In jener Nacht nun reichte es nach der Prozedur einen Schritt vom Bett weg, dann ergoss sich schwallartig Erbrochenes auf den Boden, die Füße, die Hausschuhe. An die Klingel auf dem Nachttisch kam ich nicht mehr heran – zum Glück war mein Bettnachbar wach geworden und drückte auf seinen Alarmknopf. Ich holte krampfhaft Luft, schon kam der zweite Schwall. Mein Bettnachbar befürchtete, dass ich umkippen könnte, und er als wie ich relativ frisch Operierter konnte mich sicher nicht auffangen oder halten. Daher eilte er zur Tür und rief in den leeren Gang: „Schwester, es ist wirklich ein Notfall!
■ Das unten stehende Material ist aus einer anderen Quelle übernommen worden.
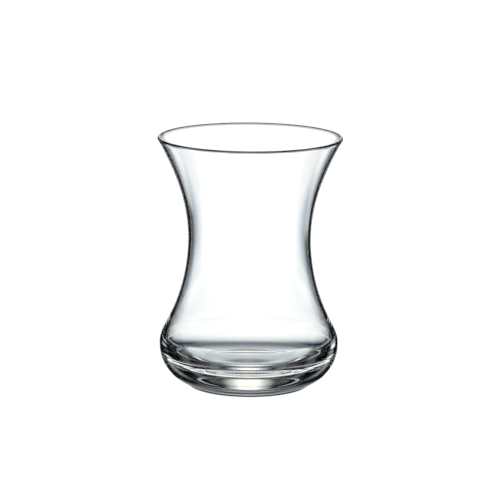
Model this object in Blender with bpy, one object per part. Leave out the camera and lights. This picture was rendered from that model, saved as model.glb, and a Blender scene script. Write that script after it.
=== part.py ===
"""A clear tulip-waisted tea glass, empty, standing upright on its foot.

Metres, +Z up. The foot rests on z = 0 and the glass is turned about the Z axis.
The whole glass is one solid: foot, heavy base, belly, waist and flared rim.
"""

import math

import bmesh
import bpy

# Outside, from the foot up: heights and radii.
HEIGHT = 0.0850
FOOT_R = 0.0180  # outer edge of the flat ring that the glass stands on
BELLY_Z, BELLY_R = 0.0146, 0.03035
SHOULDER_Z, SHOULDER_R = 0.0230, 0.02712
NECK_Z, NECK_R = 0.0350, 0.02273
WAIST_Z, WAIST_R = 0.0492, 0.02081
FLARE_Z, FLARE_R = 0.0640, 0.02265
LIP_Z, LIP_R = 0.0760, 0.02704
RIM_R = 0.0312  # widest point of the rounded rim
HEEL_ROUND_R, HEEL_ROUND_Z = 1.58, 2.34  # fullness of the heel, sideways and upwards

# Wall thickness, measured level, at the heights above.
WALL_BELLY = 0.0015
WALL_SHOULDER = 0.00118
WALL_WAIST = 0.00105
WALL_RIM = 0.0012

# Inside bottom: a flat-bellied bowl set on a heavy base.
BOWL_Z = 0.0168  # where the side wall turns into the bowl
FLOOR_Z = 0.0080  # lowest point of the inside
BOWL_ROUND_R, BOWL_ROUND_Z = 5.5, 1.88

# Underside: a shallow hollow inside the ring that the glass stands on.
HOLLOW_R = 0.0152
HOLLOW_RISE = 0.0010

# Mesh fineness.
AROUND = 60
STEPS_HEEL = 12
STEPS_SIDE = 24
STEPS_LIP = 4
STEPS_BOWL = 12
STEPS_HOLLOW = 5
STEP_GROWTH = 1.25  # the side's rings are closer together near the belly


def clear_scene():
    for obj in list(bpy.data.objects):
        bpy.data.objects.remove(obj)


def spline(knots, start_slope=None):
    """A smooth curve through (x, y) knots, as a function. The start slope is free or given; the far end is free."""
    n = len(knots)
    x = [k[0] for k in knots]
    y = [k[1] for k in knots]
    h = [x[i + 1] - x[i] for i in range(n - 1)]
    low, mid, up, rhs = [0.0] * n, [1.0] * n, [0.0] * n, [0.0] * n
    if start_slope is not None:
        mid[0], up[0] = 2 * h[0], h[0]
        rhs[0] = 6 * ((y[1] - y[0]) / h[0] - start_slope)
    for i in range(1, n - 1):
        low[i], mid[i], up[i] = h[i - 1], 2 * (h[i - 1] + h[i]), h[i]
        rhs[i] = 6 * ((y[i + 1] - y[i]) / h[i] - (y[i] - y[i - 1]) / h[i - 1])
    for i in range(1, n):
        share = low[i] / mid[i - 1]
        mid[i] -= share * up[i - 1]
        rhs[i] -= share * rhs[i - 1]
    bend = [0.0] * n
    bend[-1] = rhs[-1] / mid[-1]
    for i in range(n - 2, -1, -1):
        bend[i] = (rhs[i] - up[i] * bend[i + 1]) / mid[i]

    def at(value):
        i = 0
        while i < n - 2 and value > x[i + 1]:
            i += 1
        t = value - x[i]
        slope = (y[i + 1] - y[i]) / h[i] - h[i] * (2 * bend[i] + bend[i + 1]) / 6
        return y[i] + t * (slope + t * (bend[i] / 2 + t * (bend[i + 1] - bend[i]) / (6 * h[i])))

    return at


def quarter(r_from, z_from, r_to, z_to, round_r, round_z, steps):
    """Points of a full quarter curve that leaves (r_from, z_from) level and reaches (r_to, z_to) upright."""
    points = []
    for i in range(1, steps + 1):
        a = math.pi / 2 * i / steps
        points.append(
            (
                r_from + (r_to - r_from) * math.sin(a) ** (2 / round_r),
                z_to + (z_from - z_to) * math.cos(a) ** (2 / round_z),
            )
        )
    return points


side_radius = spline(
    [
        (BELLY_Z, BELLY_R),
        (SHOULDER_Z, SHOULDER_R),
        (NECK_Z, NECK_R),
        (WAIST_Z, WAIST_R),
        (FLARE_Z, FLARE_R),
        (LIP_Z, LIP_R),
        (HEIGHT - WALL_RIM / 2, RIM_R),
    ],
    start_slope=0.0,
)
wall = spline(
    [
        (BOWL_Z, WALL_BELLY),
        (SHOULDER_Z, WALL_SHOULDER),
        (WAIST_Z, WALL_WAIST),
        (HEIGHT, WALL_RIM),
    ]
)


def heel_radius(z):
    """Outer radius below the belly, at height z."""
    rise = min(max((BELLY_Z - z) / BELLY_Z, 0.0), 1.0)
    c = rise ** (HEEL_ROUND_Z / 2)
    return FOOT_R + (BELLY_R - FOOT_R) * math.sqrt(1 - c * c) ** (2 / HEEL_ROUND_R)


def outer_radius(z):
    return side_radius(z) if z >= BELLY_Z else heel_radius(z)


def inner_radius(z):
    return outer_radius(z) - wall(z)


def underside():
    """From the axis out to the edge of the foot: the shallow hollow, then the flat ring."""
    points = []
    for i in range(STEPS_HOLLOW + 1):
        r = HOLLOW_R * i / STEPS_HOLLOW
        points.append((r, HOLLOW_RISE * (1 - (r / HOLLOW_R) ** 2)))
    points.append((FOOT_R, 0.0))
    return points


def outside():
    lip_z = HEIGHT - WALL_RIM / 2
    points = quarter(FOOT_R, 0.0, BELLY_R, BELLY_Z, HEEL_ROUND_R, HEEL_ROUND_Z, STEPS_HEEL)
    for i in range(1, STEPS_SIDE + 1):
        z = BELLY_Z + (lip_z - BELLY_Z) * (i / STEPS_SIDE) ** STEP_GROWTH
        points.append((outer_radius(z), z))
    return points


def lip():
    """The fire-rounded rim, over the top of the wall."""
    lip_z = HEIGHT - WALL_RIM / 2
    middle = outer_radius(lip_z) - WALL_RIM / 2
    points = []
    for i in range(1, STEPS_LIP):
        a = math.pi * i / STEPS_LIP
        points.append(
            (middle + WALL_RIM / 2 * math.cos(a), lip_z + WALL_RIM / 2 * math.sin(a))
        )
    return points


def inside():
    lip_z = HEIGHT - WALL_RIM / 2
    points = [(outer_radius(lip_z) - WALL_RIM, lip_z)]
    for i in range(STEPS_SIDE - 1, -1, -1):
        z = BOWL_Z + (lip_z - BOWL_Z) * (i / STEPS_SIDE) ** STEP_GROWTH
        points.append((inner_radius(z), z))
    bowl = quarter(
        0.0, FLOOR_Z, inner_radius(BOWL_Z), BOWL_Z, BOWL_ROUND_R, BOWL_ROUND_Z, STEPS_BOWL
    )
    return points + bowl[-2::-1] + [(0.0, FLOOR_Z)]


def turned(name, profile, around):
    """The profile spun once about Z, as one closed mesh."""
    bm = bmesh.new()
    verts = [bm.verts.new((r, 0.0, z)) for r, z in profile]
    edges = [bm.edges.new(pair) for pair in zip(verts, verts[1:])]
    bmesh.ops.spin(
        bm,
        geom=verts + edges,
        cent=(0.0, 0.0, 0.0),
        axis=(0.0, 0.0, 1.0),
        angle=2 * math.pi,
        steps=around,
        use_merge=True,
    )
    bmesh.ops.remove_doubles(bm, verts=bm.verts, dist=1e-7)
    bmesh.ops.recalc_face_normals(bm, faces=bm.faces)
    for face in bm.faces:
        face.smooth = True
    mesh = bpy.data.meshes.new(name)
    bm.to_mesh(mesh)
    bm.free()
    obj = bpy.data.objects.new(name, mesh)
    bpy.context.scene.collection.objects.link(obj)
    return obj


def clear_glass():
    material = bpy.data.materials.new("clear_glass")
    material.use_nodes = True
    shader = material.node_tree.nodes["Principled BSDF"]
    shader.inputs["Base Color"].default_value = (0.97, 0.985, 0.98, 1.0)
    shader.inputs["Metallic"].default_value = 0.0
    shader.inputs["Roughness"].default_value = 0.02
    shader.inputs["IOR"].default_value = 1.52
    shader.inputs["Transmission Weight"].default_value = 1.0
    return material


clear_scene()
glass = turned("tea_glass", underside() + outside() + lip() + inside(), AROUND)
glass.data.materials.append(clear_glass())
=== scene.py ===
"""Looks for the tea glass: a fine mesh of the same body, clear soda-lime glass, a pale floor and soft studio light."""

import math

import bpy
import numpy as np
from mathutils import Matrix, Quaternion, Vector


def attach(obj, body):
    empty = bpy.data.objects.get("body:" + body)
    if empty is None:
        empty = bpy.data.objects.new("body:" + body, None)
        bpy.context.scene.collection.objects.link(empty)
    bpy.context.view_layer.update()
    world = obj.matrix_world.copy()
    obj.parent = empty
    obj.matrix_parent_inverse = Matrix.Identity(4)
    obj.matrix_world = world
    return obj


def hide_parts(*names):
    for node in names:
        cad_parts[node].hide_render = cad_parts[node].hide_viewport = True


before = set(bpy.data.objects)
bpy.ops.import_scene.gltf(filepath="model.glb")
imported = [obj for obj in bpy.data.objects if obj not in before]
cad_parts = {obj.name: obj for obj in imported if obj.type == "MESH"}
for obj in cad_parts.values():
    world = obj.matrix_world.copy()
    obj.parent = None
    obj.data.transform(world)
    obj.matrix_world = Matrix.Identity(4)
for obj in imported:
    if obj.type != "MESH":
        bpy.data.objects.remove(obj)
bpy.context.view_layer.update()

# ---------------------------------------------------------------- the glass
# The same named sizes as the solid, in metres.
HEIGHT = 0.0850
FOOT_R = 0.0180
BELLY_Z, BELLY_R = 0.0146, 0.03035
SHOULDER_Z, SHOULDER_R = 0.0230, 0.02712
NECK_Z, NECK_R = 0.0350, 0.02273
WAIST_Z, WAIST_R = 0.0492, 0.02081
FLARE_Z, FLARE_R = 0.0640, 0.02265
LIP_Z, LIP_R = 0.0760, 0.02704
RIM_R = 0.0312
HEEL_ROUND_R, HEEL_ROUND_Z = 1.58, 2.34
WALL_BELLY = 0.0015
WALL_SHOULDER = 0.00118
WALL_WAIST = 0.00105
WALL_RIM = 0.0012
BOWL_Z = 0.0168
FLOOR_Z = 0.0080
BOWL_ROUND_R, BOWL_ROUND_Z = 5.5, 1.88
HOLLOW_R = 0.0152
HOLLOW_RISE = 0.0010

# Fineness of the visible mesh.
AROUND = 240
STEPS_HOLLOW, STEPS_RING, STEPS_HEEL, STEPS_SIDE, STEPS_LIP, STEPS_BOWL = 24, 4, 60, 90, 12, 60


def spline(knots, start_slope=None):
    """A smooth curve through (x, y) knots, as a function. The start slope is free or given; the far end is free."""
    n = len(knots)
    x = [k[0] for k in knots]
    y = [k[1] for k in knots]
    h = [x[i + 1] - x[i] for i in range(n - 1)]
    low, mid, up, rhs = [0.0] * n, [1.0] * n, [0.0] * n, [0.0] * n
    if start_slope is not None:
        mid[0], up[0] = 2 * h[0], h[0]
        rhs[0] = 6 * ((y[1] - y[0]) / h[0] - start_slope)
    for i in range(1, n - 1):
        low[i], mid[i], up[i] = h[i - 1], 2 * (h[i - 1] + h[i]), h[i]
        rhs[i] = 6 * ((y[i + 1] - y[i]) / h[i] - (y[i] - y[i - 1]) / h[i - 1])
    for i in range(1, n):
        share = low[i] / mid[i - 1]
        mid[i] -= share * up[i - 1]
        rhs[i] -= share * rhs[i - 1]
    bend = [0.0] * n
    bend[-1] = rhs[-1] / mid[-1]
    for i in range(n - 2, -1, -1):
        bend[i] = (rhs[i] - up[i] * bend[i + 1]) / mid[i]

    def at(value):
        i = 0
        while i < n - 2 and value > x[i + 1]:
            i += 1
        t = value - x[i]
        slope = (y[i + 1] - y[i]) / h[i] - h[i] * (2 * bend[i] + bend[i + 1]) / 6
        return y[i] + t * (slope + t * (bend[i] / 2 + t * (bend[i + 1] - bend[i]) / (6 * h[i])))

    return at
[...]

Dringend!“ Nun wurden eilende Schritte hörbar, und bei meinem vierten Schwall (fünf wurden es) betrat die Nachtschwester den Raum.
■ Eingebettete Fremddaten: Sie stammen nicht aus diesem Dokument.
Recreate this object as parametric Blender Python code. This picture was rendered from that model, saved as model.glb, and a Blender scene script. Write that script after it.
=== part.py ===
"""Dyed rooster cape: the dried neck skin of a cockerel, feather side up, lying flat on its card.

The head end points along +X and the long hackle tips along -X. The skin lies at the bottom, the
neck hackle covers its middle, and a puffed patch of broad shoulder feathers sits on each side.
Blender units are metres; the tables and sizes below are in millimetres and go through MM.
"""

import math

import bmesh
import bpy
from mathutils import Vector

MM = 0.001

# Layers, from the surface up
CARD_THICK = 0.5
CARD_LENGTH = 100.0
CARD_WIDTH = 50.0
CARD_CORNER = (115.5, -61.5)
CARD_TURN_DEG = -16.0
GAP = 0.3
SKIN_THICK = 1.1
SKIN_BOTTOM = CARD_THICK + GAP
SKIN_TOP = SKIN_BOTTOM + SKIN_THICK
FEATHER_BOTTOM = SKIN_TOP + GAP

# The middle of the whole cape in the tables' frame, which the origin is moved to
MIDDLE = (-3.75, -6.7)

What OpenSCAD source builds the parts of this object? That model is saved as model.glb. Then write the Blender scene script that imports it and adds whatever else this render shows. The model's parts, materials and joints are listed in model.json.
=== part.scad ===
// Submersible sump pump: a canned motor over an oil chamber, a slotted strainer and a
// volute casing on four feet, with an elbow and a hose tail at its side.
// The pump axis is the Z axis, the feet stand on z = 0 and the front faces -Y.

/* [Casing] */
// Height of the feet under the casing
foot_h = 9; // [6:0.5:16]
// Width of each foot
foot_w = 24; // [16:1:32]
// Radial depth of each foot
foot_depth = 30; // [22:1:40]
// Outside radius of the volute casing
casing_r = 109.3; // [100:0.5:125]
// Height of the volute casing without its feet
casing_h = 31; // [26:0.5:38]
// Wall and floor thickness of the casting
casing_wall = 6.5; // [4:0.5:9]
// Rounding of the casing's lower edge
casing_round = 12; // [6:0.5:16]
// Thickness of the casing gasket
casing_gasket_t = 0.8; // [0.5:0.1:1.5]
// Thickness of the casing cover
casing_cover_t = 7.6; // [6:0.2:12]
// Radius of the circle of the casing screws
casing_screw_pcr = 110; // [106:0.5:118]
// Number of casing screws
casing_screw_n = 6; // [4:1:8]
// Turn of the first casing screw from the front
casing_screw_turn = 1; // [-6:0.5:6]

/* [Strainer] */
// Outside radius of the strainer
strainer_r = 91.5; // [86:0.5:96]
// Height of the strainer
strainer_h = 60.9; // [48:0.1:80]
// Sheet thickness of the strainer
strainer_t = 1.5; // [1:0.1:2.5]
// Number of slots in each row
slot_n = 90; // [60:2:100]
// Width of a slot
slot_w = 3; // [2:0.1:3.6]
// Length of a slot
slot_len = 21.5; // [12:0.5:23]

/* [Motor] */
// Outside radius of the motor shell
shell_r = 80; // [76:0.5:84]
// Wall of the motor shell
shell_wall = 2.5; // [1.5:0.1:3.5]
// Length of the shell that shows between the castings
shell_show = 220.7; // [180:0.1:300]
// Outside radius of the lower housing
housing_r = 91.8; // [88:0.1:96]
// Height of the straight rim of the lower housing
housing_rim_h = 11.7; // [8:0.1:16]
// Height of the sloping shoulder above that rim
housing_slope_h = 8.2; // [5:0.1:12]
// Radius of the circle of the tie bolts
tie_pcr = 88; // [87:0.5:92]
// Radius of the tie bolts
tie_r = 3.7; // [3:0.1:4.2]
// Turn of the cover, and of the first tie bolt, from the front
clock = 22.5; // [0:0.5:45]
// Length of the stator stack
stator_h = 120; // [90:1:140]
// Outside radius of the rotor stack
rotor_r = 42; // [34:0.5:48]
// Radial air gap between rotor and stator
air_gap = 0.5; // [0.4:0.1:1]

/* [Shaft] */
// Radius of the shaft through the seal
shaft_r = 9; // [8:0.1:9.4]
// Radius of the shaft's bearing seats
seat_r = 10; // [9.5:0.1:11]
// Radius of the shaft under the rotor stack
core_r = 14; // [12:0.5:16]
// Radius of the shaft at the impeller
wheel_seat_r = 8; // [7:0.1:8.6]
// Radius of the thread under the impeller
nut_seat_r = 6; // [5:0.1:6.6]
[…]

Als die ganze Schweinerei rund zwanzig Minuten später beseitigt war, bekam ich eine Infusion wegen des erheblichen Flüssigkeitsverlustes und schlief bald ein. Jegliche Übelkeit war verschwunden. Gegen vier Uhr drehte ich mich dann von der einen Seite auf die andere (auf dem Rücken kann ich nur sehr schlecht schlafen) und fühlte dabei, dass mein Po nass war. Ein unangenehmer Gestank kam unter der Bettdecke hervor. Sollte ich etwa – hatte ich womöglich – ach du liebe Güte! So ungern ich auch die Pflegekräfte mittels Alarmknopf holte, in diesem Fall hielt ich es für angebracht, nicht selbst das Unheil noch zu vergrößern, sondern Hilfe in Anspruch zu nehmen. Um es kurz zu machen: Ich hatte ins Bett gemacht, allerdings war es sehr dünne Flüssigkeit und die Nachtschwester versicherte mir, dass ich das im Schlaf ganz einfach nicht merken hätte können, dass ich Patient und im Krankenhaus sei, eine schwere Operation hinter mir hätte und dass ich mich für nichts schämen müsse.

Als ich gesäubert wieder in meinem Bett lag und auf den Schlaf wartete, fiel mir auf, für wie selbstverständlich ich es immer gehalten hatte, Ausscheidungsvorgänge, Körperhygiene und überhaupt die täglichen Dinge wie Duschen, Hände waschen, Pinkeln gehen, selbst und diskret zu erledigen, ohne überhaupt darüber nachzudenken. Und nun, auf einmal auf Hilfe sogar beim Abwischen nach dem Stuhlgang angewiesen, konnte ich es mir nicht leisten, irgend etwas zu peinlich zu finden. Nun konnte ich mich nicht dagegen wehren, dass mein Körper keine Rücksicht auf meine Hemmschwellen nahm. Natürlich versicherten mir die Pflegekräfte, dass sie mit allen menschlichen Befindlichkeiten und Ausscheidungen umzugehen gelernt hatten, dass ich mich nicht schämen müsse und wirklich in meinem Zustand nichts dagegen tun konnte. Aber wesentlich leichter fiel es mir trotzdem nicht, mich damit abzufinden.

Für die nächsten Nächte und während der Schlafphasen der Tage zumindest trage ich nun ein vermutlich absolut sexy wirkendes Höschen mit Einlage, damit im Fall des Falles nicht das ganze Bett frisch bezogen werden muss.

Nach solchen Nächten kommen dann Tage, die sowieso ja andere Anstrengungen und Unbill mit sich bringen … zusätzlich die Tatsache, dass wenig Schlaf möglich war … da schreibt man dann nichts mehr auf.